2 Why virtualization still matters in 2025

  • Utilization jumps – modern data shows typical servers idle 70% of the day. Packing VMs together lifts usage toward 80%+.

  • Elastic capacity – spin up or shrink VMs in seconds; no racking required.

  • Workload isolation – faults or exploits stay inside the guest.

  • Cost model – cloud providers bill in minutes, aligning spend with consumption.

  • Future-proofing – hardware refreshes happen underneath the VM with zero app changes.

The small tax you pay is hypervisor overhead. Historically this falls as virtualization tech matures.

3 A short history of virtualization

Era

Milestone

Why it mattered

1960s

IBM CP-40 time-shared a mainframe among 14 users

Turned million-dollar iron into a shared resource

1990s

VMware revived virtualization on commodity x86

Drove utilisation, killed “one server per app” norm

2000s

Amazon EC2 launched vCPUs by default

Popularised pay-only-for-what-you-use pricing

2020s

Containers boom, but VMs stay dominant

Hybrid models combine containers inside lightweight VMs

2025

GPU pooling reaches near-native speed

Unlocks on-demand AI compute at cloud scale

Analysts forecast the global virtualization software market to reach 186 billion USD by 2029; evidence the approach still has room to grow. The Business Research Company

4 Types of virtualization in cloud computing

  1. Compute virtualization (vCPU) – classic hypervisor splits CPU cores.

  2. Storage virtualization – services like AWS EBS pool thousands of disks into durable volumes.

  3. Network virtualization (SDN/VPC) – software-defined overlays map private subnets on shared fabric.

  4. Memory virtualization (vNUMA, memory ballooning) – RAM carved across hosts; great for density but sensitive to latency.

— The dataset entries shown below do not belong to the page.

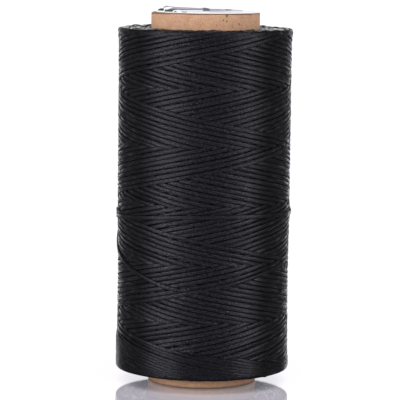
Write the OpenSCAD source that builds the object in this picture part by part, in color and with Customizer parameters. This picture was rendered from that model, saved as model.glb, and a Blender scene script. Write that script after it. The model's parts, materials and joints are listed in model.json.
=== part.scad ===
// Spool of flat waxed thread: a spiral-wound paper tube of five glued plies, a cross-wound
// package of thread around it, and a paper label that closes the tube's top end.
// Origin: centre of the tube's bottom rim. +Z: up along the tube. Millimetres.

/* [Paper tube] */
// Length of the tube
tube_len = 120; // [105:1:160]
// Diameter of the bore
bore_d = 31; // [20:0.5:50]
// Thickness of the smooth liner inside
liner_t = 0.3; // [0.2:0.05:0.6]
// Thickness of each of the three plies of board
board_t = 0.5; // [0.3:0.05:1]
// Thickness of the kraft wrap outside
wrap_t = 0.2; // [0.1:0.05:0.5]

/* [Label] */
// Thickness of the paper label
label_t = 0.2; // [0.1:0.05:0.5]
// Bare rim left around the label
label_inset = 0.2; // [0.1:0.05:1]

/* [Thread package] */
// Depth of thread wound over the tube
wound_depth = 10.5; // [6:0.5:20]
// Bare tube below the package
bare_bottom = 4; // [3:0.5:10]
// Bare tube above the package
bare_top = 5.5; // [3:0.5:10]
// Rounding of the package's two shoulders
shoulder_r = 1; // [0.5:0.25:3]

/* [Thread] */
// Width of the flat thread
thread_w = 1.4; // [1:0.1:1.8]
// Thickness of the flat thread
thread_t = 0.4; // [0.3:0.05:0.6]
// Gap between crossing turns of the outer layer
turn_gap = 0.45; // [0.42:0.01:0.8]
// Pairs of strokes, one up and one down, in the outer layer
stroke_pairs = 4; // [3:1:4]
// Slope of the thread's last stretch, as a multiple of a stroke's slope
tail_steepness = 1.75; // [1.5:0.05:1.75]

/* [Hidden] */
$fn = 128;

// Radii of the tube, from the bore outwards
bore_r = bore_d / 2;
board_r = bore_r + liner_t;
wrap_r = board_r + 3 * board_t;
tube_r = wrap_r + wrap_t;

// The package along the tube
package_z0 = bare_bottom;
package_z1 = tube_len - bare_top;
package_r = tube_r + wound_depth;

// The outer layer's path. It goes round by fixed steps, so crossing turns are parallel facets,
// and at the middle of a facet the turns lie nearer the axis by the factor chord.
ring_step = 15;
chord = cos(ring_step / 2);
level_step = thread_t + turn_gap / chord;
high_r = package_r - thread_t / 2;   // centre of the down strokes
low_r = high_r - level_step;         // centre of the up strokes, under them
seat_gap = 0.02;                     // between the core and the lowest turns' facets
core_r = (low_r - thread_t / 2) * chord - seat_gap;

// One stroke runs from one end of the package to the other in a little under three turns, so
// each pair of strokes starts 360 / stroke_pairs degrees away from the last.
stroke_arc = (3 - 1 / (2 * stroke_pairs)) * 360;
turn_arc = 30;                       // the reversal is rounded, and climbs, over this to each side
lay_angle = atan((package_z1 - package_z0) / (stroke_arc * PI / 180 * high_r));
axial_w = thread_w / cos(lay_angle); // the thread's width measured along the tube
path_z0 = package_z0 + axial_w / 2;
path_z1 = package_z1 - axial_w / 2;
slope = (path_z1 - path_z0) / (stroke_arc - turn_arc);

// The last stretch leaves the last down stroke, runs steeper and hops over one older turn
tail_from = (2 * stroke_pairs - 1) * stroke_arc + 360;
tail_cross = 360 / stroke_pairs / (tail_steepness - 1);
hop_flat = 30;
hop_ramp = 45;
tail_arc = ring_step * floor((tail_cross + hop_flat + hop_ramp + ring_step) / ring_step);

first_angle = turn_arc;
last_angle = tail_from + tail_arc;
rings = (last_angle - first_angle) / ring_step + 1;
loops = (last_angle - first_angle) / 360;

function clamp01(x) = min(1, max(0, x));
function ease(x) = let (c = clamp01(x)) c * c * (3 - 2 * c);

// Arc from a reversal, rounded off near it
function rounded_arc(d) =
    (abs(d) >= turn_arc ? abs(d) : (d * d + turn_arc * turn_arc) / (2 * turn_arc)) - turn_arc / 2;

// Height and radius of the strokes' path at angle a. Reversals with odd numbers are at the top.
function stroke_z(a) =
    let (n = round(a / stroke_arc), run = slope * rounded_arc(a - n * stroke_arc))
    n % 2 == 1 ? path_z1 - run : path_z0 + run;
function stroke_r(a) =
    let (n = round(a / stroke_arc), f = ease((a - n * stroke_arc + turn_arc) / (2 * turn_arc)))
    low_r + level_step * (n % 2 == 1 ? f : 1 - f);

// The last stretch: z falls faster, and the hop lifts it one level where it crosses a turn
function tail_z(a) = stroke_z(tail_from) - slope * tail_steepness * (a - tail_from);
function tail_r(a) =
    let (d = abs(a - tail_from - tail_cross))
    high_r + level_step * ease((hop_flat + hop_ramp - d) / hop_ramp);

function path_z(a) = a > tail_from ? tail_z(a) : stroke_z(a);
function path_r(a) = a > tail_from ? tail_r(a) : stroke_r(a);

// Section of the flat thread as [outwards, along the tube]
section = [for (p = [[1, -0.6], [1, 0.6], [0, 1], [-1, 0.6], [-1, -0.6], [0, -1]])
           [p[0] * thread_t / 2, p[1] * axial_w / 2]];
sides = len(section);

function ring(i) =
    let (a = first_angle + i * ring_step, r = path_r(a), z = path_z(a))
    [for (p = section) [(r + p[0]) * cos(a), (r + p[0]) * sin(a), z + p[1]]];

// Least gap of the layer to itself. Points on the facets' centre line, three to a facet, are
// compared with those at the same angle on every other turn, as boxes of the thread's size.
function centre(i) =
    let (a = first_angle + i * ring_step)
    [path_r(a) * cos(a), path_r(a) * sin(a), path_z(a)];
function on_facet(i, f) =
    let (p = centre(i) * (1 - f) + centre(i + 1) * f)
    [norm([p[0], p[1]]), p[2]];
function box_gap(p, q) =
    norm([max(0, abs(p[0] - q[0]) - thread_t), max(0, abs(p[1] - q[1]) - axial_w)]);
turn_rings = 360 / ring_step;
facet_points = [for (f = [0, 1 / 3, 2 / 3]) [for (i = [0 : rings - 2]) on_facet(i, f)]];
least_gap = min([for (row = facet_points)
                 for (i = [0 : rings - 2 - turn_rings])
                 for (j = [i + turn_rings : turn_rings : rings - 2])
                 box_gap(row[i], row[j])]);
echo(thread_winding_loops = loops, least_gap_mm = least_gap);  // thread_winding

// One paper ply of the tube, from its inner radius outwards
module ply(r, t) {
    difference() {
        cylinder(h = tube_len, r = r + t);
        translate([0, 0, -1]) cylinder(h = tube_len + 2, r = r);
    }
}

module tube_liner() {
    color("#B98F63") ply(bore_r, liner_t);
}

module board_ply(i) {
    color("#A67C52") ply(board_r + (i - 1) * board_t, board_t);
}

module tube_wrap() {
    color("#CFA276") ply(wrap_r, wrap_t);
}

module top_label() {
    color("#EDEBE8") translate([0, 0, tube_len]) cylinder(h = label_t, r = tube_r - label_inset);
}

// The inner layers of thread, as one body with rounded shoulders
module thread_core() {
    color("#232327") rotate_extrude() {
        translate([tube_r, package_z0])
            square([core_r - shoulder_r - tube_r, package_z1 - package_z0]);
        translate([tube_r, package_z0 + shoulder_r])
            square([core_r - tube_r, package_z1 - package_z0 - 2 * shoulder_r]);
        for (z = [package_z0 + shoulder_r, package_z1 - shoulder_r])
            translate([core_r - shoulder_r, z]) circle(r = shoulder_r, $fn = 64);
    }
}

// The outer layer, one unbroken thread: up strokes under, down strokes over, and the last
// stretch that hops over one turn
module thread_winding() {
    side_faces = [for (i = [0 : rings - 2]) for (k = [0 : sides - 1])
        let (a = i * sides + k, b = i * sides + (k + 1) % sides)
        each [[a, b, a + sides], [b, b + sides, a + sides]]];
    first_cap = [for (k = [1 : sides - 2]) [0, k + 1, k]];
    end = (rings - 1) * sides;
    last_cap = [for (k = [1 : sides - 2]) [end, end + k, end + k + 1]];
    color("#38383D") polyhedron(
        points = [for (i = [0 : rings - 1]) each ring(i)],
        faces = concat(side_faces, first_cap, last_cap));
}

tube_liner();
board_ply(1);  // board_ply_1
board_ply(2);  // board_ply_2
board_ply(3);  // board_ply_3
tube_wrap();
top_label();
thread_core();
thread_winding();
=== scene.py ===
import json
import math

import bpy
import numpy as np
from mathutils import Matrix, Vector


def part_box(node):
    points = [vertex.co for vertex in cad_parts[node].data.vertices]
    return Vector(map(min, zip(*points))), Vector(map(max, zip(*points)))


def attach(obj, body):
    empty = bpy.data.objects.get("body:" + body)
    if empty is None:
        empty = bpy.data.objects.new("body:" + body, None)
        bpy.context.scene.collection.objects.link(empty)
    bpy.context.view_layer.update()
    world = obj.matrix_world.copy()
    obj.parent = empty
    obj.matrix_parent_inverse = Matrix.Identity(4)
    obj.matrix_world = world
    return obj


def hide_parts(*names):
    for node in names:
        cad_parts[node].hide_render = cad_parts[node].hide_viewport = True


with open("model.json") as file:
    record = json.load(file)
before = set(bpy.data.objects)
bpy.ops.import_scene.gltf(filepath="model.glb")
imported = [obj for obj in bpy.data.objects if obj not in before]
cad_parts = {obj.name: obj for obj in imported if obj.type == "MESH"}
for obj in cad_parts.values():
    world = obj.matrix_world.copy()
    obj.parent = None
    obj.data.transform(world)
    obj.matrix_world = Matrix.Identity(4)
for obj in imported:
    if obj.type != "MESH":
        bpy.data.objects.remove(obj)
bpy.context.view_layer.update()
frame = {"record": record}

MM = 0.001


def corners(node):
    """Lowest and highest corner of a CAD node, in millimetres."""
    return [np.array(corner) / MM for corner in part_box(node)]


# ---------------------------------------------------------------- sizes, in millimetres

TUBE_R = corners("tube_wrap")[1][0]
TUBE_TOP = corners("tube_wrap")[1][2]
BORE_R = frame["record"]["mounts"][0]["dims"]["r_mm"]
PACKAGE_Z0 = corners("thread_core")[0][2]
PACKAGE_Z1 = corners("thread_core")[1][2]
PACKAGE_R = corners("thread_winding")[1][0]

# The flat thread, and how far one layer of it raises the next
THREAD_W = 1.46
THREAD_T = 0.5
LAYER = 0.33

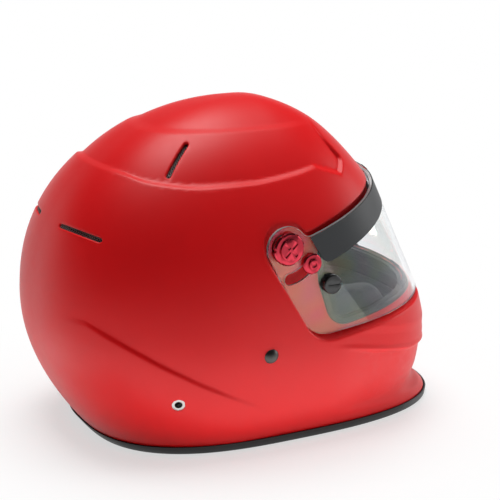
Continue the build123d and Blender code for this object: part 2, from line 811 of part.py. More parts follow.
def make_long_strap():
    """Right strap, hanging in and turning towards the middle, where its free end is."""
    top, low = strap_start()
    points = [top, low, (strap_end_side, long_strap_end_level), (long_strap_end_side, long_strap_end_level / 2)]
    return other_side(strap_band(points, strap_bend_radius))


def d_shape(half, radius):
    """Outline of a D: a straight bar above a half round bow."""
    bar = Pos(0, -half / 2) * Rectangle(2 * radius, half)
    return bar + Pos(0, -half) * (Circle(radius) & Pos(0, -radius) * Rectangle(2 * radius, 2 * radius))


def make_d_ring(index):
    """Stamped ring, hanging from the bar that its strap loop goes round."""
    side, level = d_ring_place(index)
    radius, drop = d_ring_width / 2, d_ring_length - d_ring_width / 2
    face = d_shape(drop, radius) - Pos(0, -d_ring_wire) * d_shape(drop - d_ring_wire, radius - d_ring_wire)
    y = widest_y + rivet_behind_widest
    plane = Plane(origin=(side, y, level + d_ring_wire / 2), x_dir=(0, 1, 0), z_dir=(1, 0, 0))
    return extrude(plane * face, amount=d_ring_thickness / 2, both=True)


def make_tether_insert():
    """Flanged threaded insert for a head restraint post; its body is a hexagon, so it can't turn."""
    plane = side_plane(tether_behind_widest, tether_level)
    body = hexagon(plane, tether_body_width - 2 * fit_gap, -tether_body_length, tether_flange_height)
    body += disc(plane, tether_flange_diameter, fit_gap, tether_flange_height + fit_gap)
    return body - disc(plane, tether_thread_diameter, -tether_body_length - overrun, overrun)


def make_vent_mesh(ends):
    return slot_solid(*ends, fit_gap, -lower_step_depth - mesh_thickness, mesh_thickness)


def pieces():
    """Every piece of the helmet, by the name that a fitter would use."""
    made = {
        "outer_shell": make_shell(),
        "bottom_edge_trim": make_trim(),
        "eye_port_gasket": make_gasket(),
        "impact_liner": make_impact_liner(),
        "comfort_liner": make_comfort_liner(),
        "chin_liner": make_chin_liner(),
        "neck_roll": make_neck_roll(),
        "visor": make_visor(),
        "visor_top_strip": make_strip(),
        "chin_strap_long_right": make_long_strap(),
        "chin_strap_short_left": make_short_strap(),
        "d_ring_inner": make_d_ring(0),
        "d_ring_outer": make_d_ring(1),
    }
    pairs = {
        "cheek_pad": cheek_pad(),
        "pivot_cap": make_pivot_cap(),
        "pivot_spacer": make_pivot_spacer(),
        "pivot_insert": make_pivot_insert(),
        "detent_post": make_detent_post(),
        "detent_insert": make_detent_insert(),
        "tearoff_post": make_tearoff_post(),
        "tearoff_nut": make_tearoff_nut(),
        "strap_rivet": make_rivet(),
        "strap_anchor_plate": make_anchor_plate(),
        "tether_insert": make_tether_insert(),
        "crown_vent_mesh": make_vent_mesh(crown_slot_ends()),
        "rear_vent_mesh": make_vent_mesh(rear_slot_ends()),
    }
    for name, shape in pairs.items():
        made[name + "_left"] = shape
        made[name + "_right"] = other_side(shape)
    return made


os.makedirs("parts", exist_ok=True)
for name, shape in pieces().items():
    export_step(shape, "parts/" + name + ".step")
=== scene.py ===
"""Looks of a full-face auto racing helmet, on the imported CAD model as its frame.

Sizes are millimetres in the CAD model's frame, and become metres where a mesh is made.
The wearer faces -Y and +Z is up.
"""

import math

import bmesh
import bpy
import numpy as np
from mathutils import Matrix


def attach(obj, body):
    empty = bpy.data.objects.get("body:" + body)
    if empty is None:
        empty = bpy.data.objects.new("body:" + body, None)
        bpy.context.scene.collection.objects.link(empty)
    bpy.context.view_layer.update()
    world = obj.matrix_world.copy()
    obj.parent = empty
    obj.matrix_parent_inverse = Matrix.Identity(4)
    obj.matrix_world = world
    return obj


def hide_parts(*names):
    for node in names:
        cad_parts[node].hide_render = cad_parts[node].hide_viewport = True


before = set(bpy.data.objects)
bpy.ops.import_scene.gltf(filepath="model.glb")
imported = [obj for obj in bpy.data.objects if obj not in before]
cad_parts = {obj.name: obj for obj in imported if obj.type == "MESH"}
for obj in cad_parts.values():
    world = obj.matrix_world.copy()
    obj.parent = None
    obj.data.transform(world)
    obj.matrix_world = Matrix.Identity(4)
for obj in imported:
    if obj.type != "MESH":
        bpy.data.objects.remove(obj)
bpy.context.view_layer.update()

import openvdb
from mathutils import Matrix, Vector
from mathutils.geometry import delaunay_2d_cdt

MM = 0.001

# Form of the shell, as the CAD model has it
TOTAL_HEIGHT = 267.6
HALF_WIDTH = 126.0
FRONT_REACH = 171.2
REAR_REACH = 179.6
RIM_HALF_WIDTH = 100.0
RIM_REAR_REACH = 134.6
SIDE_WIDEST_LEVEL = 100.3
REAR_WIDEST_LEVEL = 108.4
SIDE_DOME_POWER = 2.01
REAR_DOME_POWER = 2.25
FRONT_DOME_POWER = 1.38
FRONT_DOME_ROOT = 2.165
REAR_SQUARENESS = 2.71
FRONT_SQUARENESS = 2.78
SHELL_WALL = 4.2
WIDEST_Y = (FRONT_REACH - REAR_REACH) / 2
FRONT_FORM_SHARES = [
    (0.000, 0.984), (0.026, 0.986), (0.050, 0.955), (0.086, 0.908), (0.142, 0.940),
    (0.202, 0.967), (0.258, 0.994), (0.318, 1.000), (0.560, 1.000), (0.750, 0.985),
    (0.855, 0.978), (0.920, 0.988), (1.000, 1.000),
]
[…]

  5. GPU virtualization (vGPU) – newest frontier enabling AI workloads to share expensive accelerators.

Each layer follows the same pattern: hide hardware complexity and expose elastic resources to developers.

5 GPU virtualization explained

GPUs dislike context-switches and crave bandwidth, so early prototypes ran 100 × slower than bare metal. Recent advances closed the gap to roughly 1.5 × overhead on real-world models:

Year

Project

Overhead vs physical GPU

2013

rCUDA research

100 × slower

2022

Thunder Compute prototype

1000 × slower (TCP link)

2025

Thunder Compute public beta

1.5 × and falling

What changed?

  • Faster RDMA and NVLink-class network fabrics

  • AI-driven scheduling that reorders kernels around latency pockets

  • Idle-time disconnection letting dozens of devs share a small GPU pool

The trend coincides with the rise of “GPU cloud” providers, who rent virtual GPUs per minute. AIMultiple

6 The future of virtualization and cloud computing

  • Edge workloads – mini-clusters will run low-latency VMs next to cameras and sensors. Scale Computing

  • Hybrid VM plus container stacks – lightweight micro-VMs wrap containers for security without heavyweight guests.

  • AI-assisted orchestration – hypervisors will predict demand and hot-migrate VMs before spikes hit.

  • Quantum and FPGA as a service – early pilots suggest similar sharing models. Data Center Knowledge

In short: every specialized chip eventually gets a hypervisor.

7 FAQ

Q. What are the advantages of virtualization in cloud computing?
A. Better hardware utilization, elastic scaling, stronger isolation, and pay-as-you-go economics. These benefits cut costs and speed up deployment.

Q. Is GPU virtualization as fast as bare metal?
A. Today’s best implementations run within 1.5 × of physical GPUs for AI workloads, and the gap keeps shrinking.

Q. What is the future of virtualization?
A. By 2030 expect universal virtualization layers for GPUs, FPGAs, and even quantum accelerators, plus AI-driven placement that makes infrastructure almost invisible.

Key takeaway

Virtualization made CPUs and disks feel elastic. In 2025 GPUs are next, bringing the same on-demand flexibility to model training, gaming, and any workload that spikes.